As with all potential problems that a business can face, the employer needs to make it clear to its employees that for those social media accounts that are created while employed by the company, that the company owns the social media accounts used in the conduct of its business. The employer also needs to make it clear that company business should be done only through company-owned accounts. Finally, as with all accounts, it is important to document what accounts a new employee is bringing to the employer, so that new accounts that are established after the employee commences her sales efforts for her new employer, are the company's.

The following are some of the ways to implement the company's ownership of social media marketing accounts:

• When a new sales employee is hired, document what accounts the employee is bringing to the job.
• Include a clause on social media account ownership in the employee's contract with the company.
• Include a clause on social media account ownership in the company's Employee Handbook.
• Confirm that the employee has created new social media accounts for conducting business.
• Obtain a copy of the account login and password for the company accounts.
• Confirm the user profile indicates that the account is a company-owned account.
• Periodically confirm that the account is being used only for business purposes.

As with all employee issues, the employer needs to follow-up on a regular basis with its sales personnel to make sure that their social media accounts are in the company's name, and, that such accounts are only being used for business purposes.

No One Ever Gets Credit for Anticipating and Preventing Problems

By Richard E. Blasco, Esq.

As Benjamin Franklin once said, "an ounce of prevention is worth a pound of cure." However, no one ever seems to get credit for anticipating and preventing a problem from ever happening.  When a problem doesn’t happen, there is no triggering event, such as the filing of a claim or the commencement of litigation, which brings management’s attention to the particular problem.  However, once a specific problem is identified, and it is brought to management’s attention, it is the problem solver, usually a member of the management team, paired up with an attorney who is a litigator, who receives the credit for expending the resources necessary to obtain a resolution of the problem.  Whether the resolution is favorable or unfavorable to a company, a substantial investment of resources is usually required, whether it is in the form of the time and effort expended by management, or the fees and costs paid to outside counsel to obtain a final resolution of the problem.  However, the resources that can be expended in obtaining a resolution of the problem, whether favorable or unfavorable, can be in the hundreds of thousands of dollars, usually far in excess of the cost of the “ounce of prevention” necessary to head off the problem from ever occurring in the first place.

Management’s Duties 
The issue management is confronted with, is a balancing test.  How much time, money and other resources should be invested by your company to prevent the specific “problem” from ever occurring?   As we all know, ever business faces potential problems on a daily basis.  It is management’s duty to try to reduce the volume and extent of the effect of these daily problems on the company. 

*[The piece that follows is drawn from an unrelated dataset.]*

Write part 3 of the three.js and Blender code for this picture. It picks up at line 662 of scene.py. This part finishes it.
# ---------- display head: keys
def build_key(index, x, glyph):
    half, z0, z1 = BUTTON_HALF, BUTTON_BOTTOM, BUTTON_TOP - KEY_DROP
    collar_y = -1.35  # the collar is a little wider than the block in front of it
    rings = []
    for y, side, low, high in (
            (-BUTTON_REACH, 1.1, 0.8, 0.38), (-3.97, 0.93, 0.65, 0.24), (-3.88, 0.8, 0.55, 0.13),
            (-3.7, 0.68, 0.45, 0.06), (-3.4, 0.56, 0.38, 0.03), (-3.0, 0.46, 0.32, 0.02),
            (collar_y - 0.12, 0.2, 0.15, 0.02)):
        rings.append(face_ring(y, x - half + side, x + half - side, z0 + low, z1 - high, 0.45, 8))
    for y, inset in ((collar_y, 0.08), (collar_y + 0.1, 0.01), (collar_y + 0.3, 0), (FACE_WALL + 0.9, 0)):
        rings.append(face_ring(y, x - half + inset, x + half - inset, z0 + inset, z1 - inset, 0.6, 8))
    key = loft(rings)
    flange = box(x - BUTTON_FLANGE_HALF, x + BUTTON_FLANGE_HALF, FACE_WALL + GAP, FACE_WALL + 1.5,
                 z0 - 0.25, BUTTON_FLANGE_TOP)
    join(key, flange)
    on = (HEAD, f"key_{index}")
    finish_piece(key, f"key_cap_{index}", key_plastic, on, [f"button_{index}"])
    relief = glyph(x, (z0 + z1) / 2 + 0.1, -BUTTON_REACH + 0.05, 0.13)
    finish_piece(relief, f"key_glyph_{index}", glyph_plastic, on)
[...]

A common strategy that is used by many companies is to avoid investing in risk management, hope for the best, and then wait to address problems as they arise in the normal course of business.  Hopefully, none of the problems that arise will be of such magnitude as to threaten the very existence of the company.

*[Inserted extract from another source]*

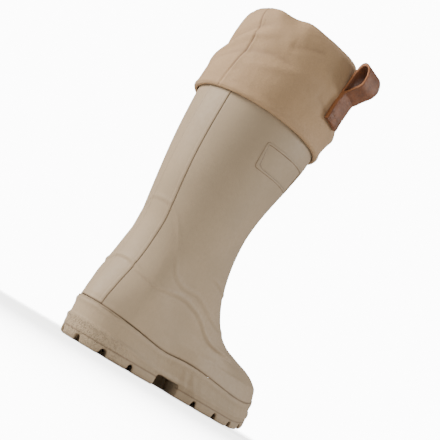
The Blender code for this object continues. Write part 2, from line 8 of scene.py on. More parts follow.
import bmesh
import bpy
import numpy as np
from mathutils import Matrix, Vector
from mathutils.bvhtree import BVHTree


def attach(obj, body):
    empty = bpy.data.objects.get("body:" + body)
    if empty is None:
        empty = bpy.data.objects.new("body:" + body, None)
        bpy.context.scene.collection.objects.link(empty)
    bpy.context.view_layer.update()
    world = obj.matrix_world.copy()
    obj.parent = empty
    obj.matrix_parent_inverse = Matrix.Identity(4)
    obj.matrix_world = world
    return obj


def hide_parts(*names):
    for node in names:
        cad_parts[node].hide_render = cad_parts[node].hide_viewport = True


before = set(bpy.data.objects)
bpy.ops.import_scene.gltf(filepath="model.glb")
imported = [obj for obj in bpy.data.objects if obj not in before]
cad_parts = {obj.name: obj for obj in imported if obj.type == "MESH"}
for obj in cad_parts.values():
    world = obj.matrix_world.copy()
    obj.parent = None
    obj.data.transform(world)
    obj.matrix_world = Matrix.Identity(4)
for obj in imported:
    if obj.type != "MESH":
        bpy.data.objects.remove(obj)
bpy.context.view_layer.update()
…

Another strategy is to make a serious commitment to the disciplines and methods associated with risk management, before the potential problem ever arises.  It is important to note that the term that we are using is risk "management." By modifying term risk with the term “management”, this phrase expresses the recognition that some risk is always inevitable.  However, the duty of management is to manage such risk.

The Basics 
Whether it is a simple problem, dispute, or legal action has been commenced, planning ahead by having the appropriate agreements, rules, policies and guidelines in place ahead of time, can prevent potential problems from happening in the first place, thereby saving a company the time, money and emotional stress that are invested in resolving the particular problem.  There are specific basic preventative steps that a company can take reduce the number of problems that occur.  These basic steps are:

  • Including the right clause in an internal or external contract.

  • Documentation of a companies rules, regulations and policies.

  • Contemporaneous documentation of the facts surrounding an event that could give rise to potential liability.

  • Knowledge of how to document the right facts surrounding an event that could give rise to potential liability.

Get professional legal help  
While legal advice is costly it is worth it in terms of preventing disputes and bad publicity. When the rules governing relationships are reduced to writing before potential problems arise, and, everyone is aware of the rules when their respective contractual relationship begins, there are fewer disputes.  This includes disputes with employees, customers, vendors, and other third parties who may have a potential problem with a company. A lawyer can advise management of the company’s rights and responsibilities, as well as anticipate common problems which other clients have experienced.  They can also help with the writing of effective business rules, regulations, policies, contracts and other agreements. That is why it is always important to hire attorneys who have the most experience. 

Having this kind of support early can stop your company from entering into relationships and transactions that it later regrets.